I lifted the pan with its wobbly burden. I put my lip over the edge of the pan, tilting it like a punch bowl, a partygoer dispensing with glass cups and ladles, tilting the entire fragrant brew and drinking. I drank it all.

When the pan was empty I set it down and slipped the needle from my vein. Dr. Opal was not quick enough to help me. A drop of blood glittered there, and then my body drew it in, the entire pearl disappearing into the tiny puncture.

I sensed the neighborhood around me, the lives.

He helped me into a spare bedroom, the one he saved for medical celebrities. “I painted the watercolor next to the closet,” he said.

I let myself pretend to be weaker than I felt, while he showed me the amenities of this large guest bedroom, switching lights off and on, demonstrating the cord that opened the curtains, with all the brisk apathy of a bellhop.
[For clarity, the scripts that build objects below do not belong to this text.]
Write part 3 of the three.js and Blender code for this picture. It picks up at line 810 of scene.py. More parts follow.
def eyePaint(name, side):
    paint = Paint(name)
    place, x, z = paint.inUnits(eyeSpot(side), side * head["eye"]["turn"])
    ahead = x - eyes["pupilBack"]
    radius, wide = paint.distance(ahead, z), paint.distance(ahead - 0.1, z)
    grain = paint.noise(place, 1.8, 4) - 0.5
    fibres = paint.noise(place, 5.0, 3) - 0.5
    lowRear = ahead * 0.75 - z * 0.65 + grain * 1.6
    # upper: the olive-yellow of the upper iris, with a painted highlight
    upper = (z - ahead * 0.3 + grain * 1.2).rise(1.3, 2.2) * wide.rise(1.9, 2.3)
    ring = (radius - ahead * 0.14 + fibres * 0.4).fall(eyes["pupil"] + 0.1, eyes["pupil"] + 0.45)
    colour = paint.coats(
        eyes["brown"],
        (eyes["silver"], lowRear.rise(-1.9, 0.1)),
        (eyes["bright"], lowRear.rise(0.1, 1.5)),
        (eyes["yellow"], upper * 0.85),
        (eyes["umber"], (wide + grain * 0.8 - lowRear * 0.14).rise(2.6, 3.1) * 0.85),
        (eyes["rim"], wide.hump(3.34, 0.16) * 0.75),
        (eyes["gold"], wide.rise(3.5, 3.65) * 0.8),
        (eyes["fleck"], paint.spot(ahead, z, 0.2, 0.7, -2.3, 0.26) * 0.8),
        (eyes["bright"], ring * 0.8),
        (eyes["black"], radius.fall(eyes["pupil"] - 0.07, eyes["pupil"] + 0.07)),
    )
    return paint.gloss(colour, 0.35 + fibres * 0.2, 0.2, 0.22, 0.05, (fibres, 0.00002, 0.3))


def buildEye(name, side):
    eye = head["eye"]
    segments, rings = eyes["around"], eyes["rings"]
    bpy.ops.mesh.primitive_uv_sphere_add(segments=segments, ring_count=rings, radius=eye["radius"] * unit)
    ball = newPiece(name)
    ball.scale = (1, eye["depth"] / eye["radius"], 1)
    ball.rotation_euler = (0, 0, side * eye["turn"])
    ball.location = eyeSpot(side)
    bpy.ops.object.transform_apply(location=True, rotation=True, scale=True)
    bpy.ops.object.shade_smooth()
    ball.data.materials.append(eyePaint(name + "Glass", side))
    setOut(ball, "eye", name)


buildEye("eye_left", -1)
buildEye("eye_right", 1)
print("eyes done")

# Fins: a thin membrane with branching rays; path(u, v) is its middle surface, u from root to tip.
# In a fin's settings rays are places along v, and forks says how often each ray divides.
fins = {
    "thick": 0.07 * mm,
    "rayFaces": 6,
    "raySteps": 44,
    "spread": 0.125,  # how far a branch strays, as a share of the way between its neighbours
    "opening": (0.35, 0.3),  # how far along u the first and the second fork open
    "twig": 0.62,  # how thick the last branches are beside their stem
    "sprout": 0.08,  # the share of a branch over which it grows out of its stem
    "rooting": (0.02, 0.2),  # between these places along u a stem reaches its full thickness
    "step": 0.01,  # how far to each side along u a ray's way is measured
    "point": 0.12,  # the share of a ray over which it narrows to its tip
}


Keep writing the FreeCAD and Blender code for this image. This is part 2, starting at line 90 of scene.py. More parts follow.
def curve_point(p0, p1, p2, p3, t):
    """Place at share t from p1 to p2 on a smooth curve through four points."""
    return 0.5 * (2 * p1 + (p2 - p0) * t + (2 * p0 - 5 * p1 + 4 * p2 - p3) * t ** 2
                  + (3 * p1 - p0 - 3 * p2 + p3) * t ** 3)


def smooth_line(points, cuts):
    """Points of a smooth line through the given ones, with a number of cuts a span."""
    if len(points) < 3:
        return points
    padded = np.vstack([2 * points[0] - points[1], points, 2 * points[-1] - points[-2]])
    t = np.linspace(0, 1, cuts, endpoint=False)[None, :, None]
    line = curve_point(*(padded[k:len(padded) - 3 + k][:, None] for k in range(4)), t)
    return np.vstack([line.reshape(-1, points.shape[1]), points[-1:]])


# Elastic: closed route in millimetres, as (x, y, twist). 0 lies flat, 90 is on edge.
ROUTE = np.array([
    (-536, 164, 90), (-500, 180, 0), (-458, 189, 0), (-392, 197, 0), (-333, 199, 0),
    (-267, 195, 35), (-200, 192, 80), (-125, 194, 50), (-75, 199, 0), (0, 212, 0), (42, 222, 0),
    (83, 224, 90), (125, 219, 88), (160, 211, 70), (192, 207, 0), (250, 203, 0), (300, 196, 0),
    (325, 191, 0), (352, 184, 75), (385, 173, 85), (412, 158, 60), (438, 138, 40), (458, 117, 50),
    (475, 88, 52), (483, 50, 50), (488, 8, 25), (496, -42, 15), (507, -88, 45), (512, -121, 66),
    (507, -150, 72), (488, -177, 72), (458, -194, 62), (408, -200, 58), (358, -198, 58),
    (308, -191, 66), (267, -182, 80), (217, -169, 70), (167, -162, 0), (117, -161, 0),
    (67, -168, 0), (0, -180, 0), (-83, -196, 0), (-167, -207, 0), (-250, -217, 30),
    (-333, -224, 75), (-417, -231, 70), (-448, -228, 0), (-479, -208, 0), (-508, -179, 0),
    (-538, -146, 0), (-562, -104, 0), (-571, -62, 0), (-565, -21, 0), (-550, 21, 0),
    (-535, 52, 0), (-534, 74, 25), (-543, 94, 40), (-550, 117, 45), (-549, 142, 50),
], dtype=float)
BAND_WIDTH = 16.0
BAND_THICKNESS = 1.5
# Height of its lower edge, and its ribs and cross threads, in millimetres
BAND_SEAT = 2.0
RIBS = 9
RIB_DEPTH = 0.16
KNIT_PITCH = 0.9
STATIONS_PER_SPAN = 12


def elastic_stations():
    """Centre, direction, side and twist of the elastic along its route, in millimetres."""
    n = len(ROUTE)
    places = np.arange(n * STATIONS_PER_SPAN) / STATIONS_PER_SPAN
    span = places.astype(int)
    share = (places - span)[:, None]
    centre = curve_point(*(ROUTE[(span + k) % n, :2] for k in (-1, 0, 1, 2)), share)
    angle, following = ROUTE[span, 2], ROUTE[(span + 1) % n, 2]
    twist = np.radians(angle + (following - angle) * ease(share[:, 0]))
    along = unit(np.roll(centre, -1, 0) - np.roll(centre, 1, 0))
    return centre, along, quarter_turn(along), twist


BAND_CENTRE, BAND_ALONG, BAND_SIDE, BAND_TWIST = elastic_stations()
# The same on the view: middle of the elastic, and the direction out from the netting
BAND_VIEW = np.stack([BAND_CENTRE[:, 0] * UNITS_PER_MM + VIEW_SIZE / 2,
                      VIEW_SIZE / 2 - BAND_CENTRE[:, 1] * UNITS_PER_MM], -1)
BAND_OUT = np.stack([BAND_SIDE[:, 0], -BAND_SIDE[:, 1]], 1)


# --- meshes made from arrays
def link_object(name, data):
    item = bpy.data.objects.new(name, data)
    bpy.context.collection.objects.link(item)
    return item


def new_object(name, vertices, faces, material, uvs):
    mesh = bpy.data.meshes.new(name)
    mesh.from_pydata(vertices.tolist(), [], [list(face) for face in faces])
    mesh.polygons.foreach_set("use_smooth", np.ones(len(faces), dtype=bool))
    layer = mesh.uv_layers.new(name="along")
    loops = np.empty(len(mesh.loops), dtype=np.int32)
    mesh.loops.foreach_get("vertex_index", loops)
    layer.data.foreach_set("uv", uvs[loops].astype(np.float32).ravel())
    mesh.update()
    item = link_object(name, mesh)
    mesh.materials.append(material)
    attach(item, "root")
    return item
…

But I knew why he chose this room.

He shut the door and left me alone, only to return with a piece of furniture. I listened as he slid it along the carpet, a stout oak chair, one from the dining room, I guessed. He propped it under the doorknob outside. This room had a particularly strong door, a barrier designed to protect the rest of the house from the snores and love-moans of visiting guests.

The windows were double glazed, and had the gelatinous quality of bullet-proof glass. At some point in the past security precautions had been taken. A visiting Russian physicist could rest his sleepy head without the least apprehension. I was trapped.

It was a pleasant room—floral print drapes, a gray carpet. A slapdash, colorful watercolor decorated one side of the room, a sailboat in a sunset—or sunrise. With difficulty I managed to make out the signature, SO, like a mild challenge.

An Eisenstaedt portrait of Robert Frost commanded one wall, with that airless, preserved quality of certain photographs, the living moment turned to silver. Directly across from Frost hung a wood-framed, full-length mirror.

I could not help looking, once more. Perhaps, I told myself, this mirror will be different. Surely it would. All I had to do was take one more look.

I could see the entire room, if I shifted from angle to angle. But I could not see myself.